Nicole Krauss is having banner year. The author of the novels “The History of Love” (W. W. Norton & Company, 2006) and “Man Walks into a Room” (Anchor, 2003) was named one of the New Yorker’s 20 under 40 fiction writers and her new novel, “Great House,” came out the same month it was nominated for a National Book Award. She also appears on the 2010 Forward 50 list. “Great House” weaves together characters who have been shaped by loss and who work to create meaning by piecing together rooms, families and the shards of themselves.

We spoke recently about writing a novel without a center, creating heaven for children and the beauty of a Jewish inheritance that values questions over answers.
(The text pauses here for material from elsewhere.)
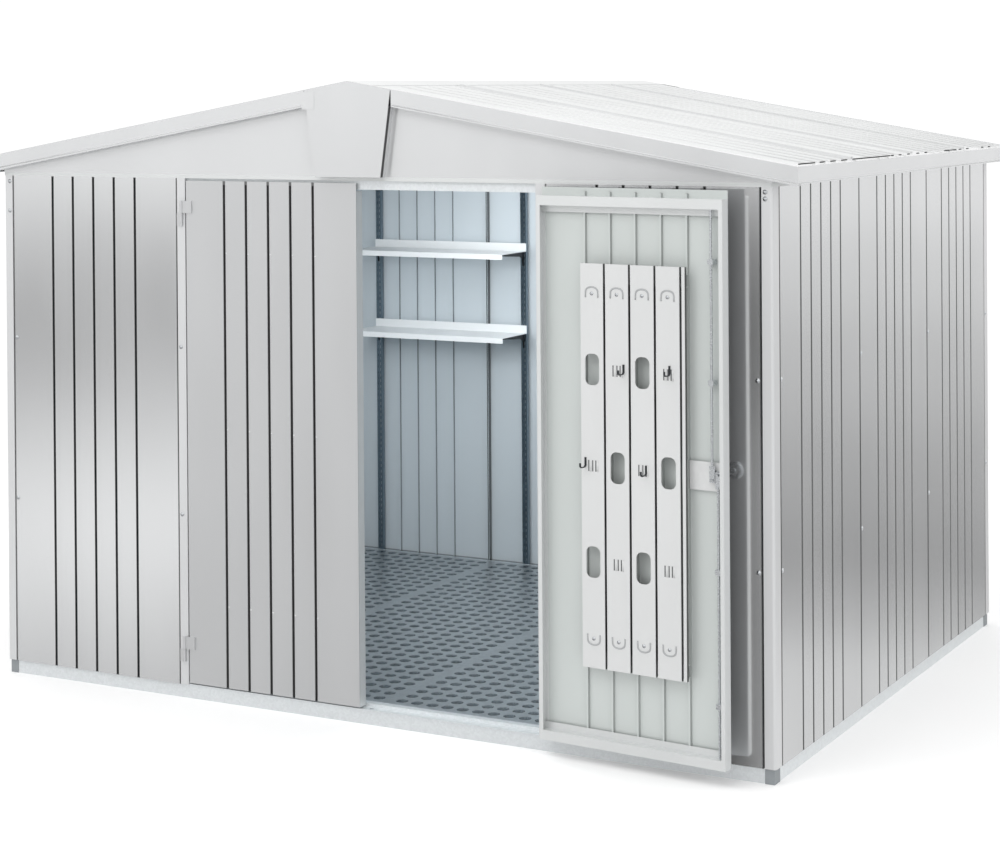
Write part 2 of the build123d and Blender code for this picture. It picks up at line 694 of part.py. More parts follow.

An excerpt from the interview:

Allison Gaudet Yarrow: You’ve had many accolades and awards in your career and you’re still quite young. How do honors affect your work? Are they pure joy or do you feel more pressure to perform in the future?

Nicole Krauss: External pressure — I don’t even feel it anymore. Nothing could add to the load that I already gift myself with. The older I get and the more public a life I have as a writer, which is simply to say that people read my books and I’m aware of that, I naturally become more and more private. I don’t at all feel like I’ve written the book of my life yet whatever that might mean. I’m just starting to learn of all that’s possible in the novel and maybe all that might be possible for me as a writer so outside opinion and expectation kind of pales in comparison to that.

Do you consider yourself a Jewish writer? Is it a label writers try to avoid?

I try to avoid considering myself. I don’t know how else to put it. It seems like an unhealthy occupation to do that. The more I write the more I have to explore all I’ve been given. It’s a tremendously rich inheritance, but who as a writer wouldn’t want complicated material? The tension of a Jewish inheritance as a writer is a really wonderful gift. The sense of being in opposition to so much. This idea of the question being more important than the answer.

What’s next for you?

I am really looking forward to getting back to work again and to finishing this ever-stranger period in which I have to explain why I wrote what I wrote and answer questions. I want so much to give the right answer and the real answer, but I’m not sure we always know as writers and I’m not sure that we should know.

Nicole Krauss will read from “Great House,” 7 p.m., Tuesday, November 16 at the New School in Manhattan.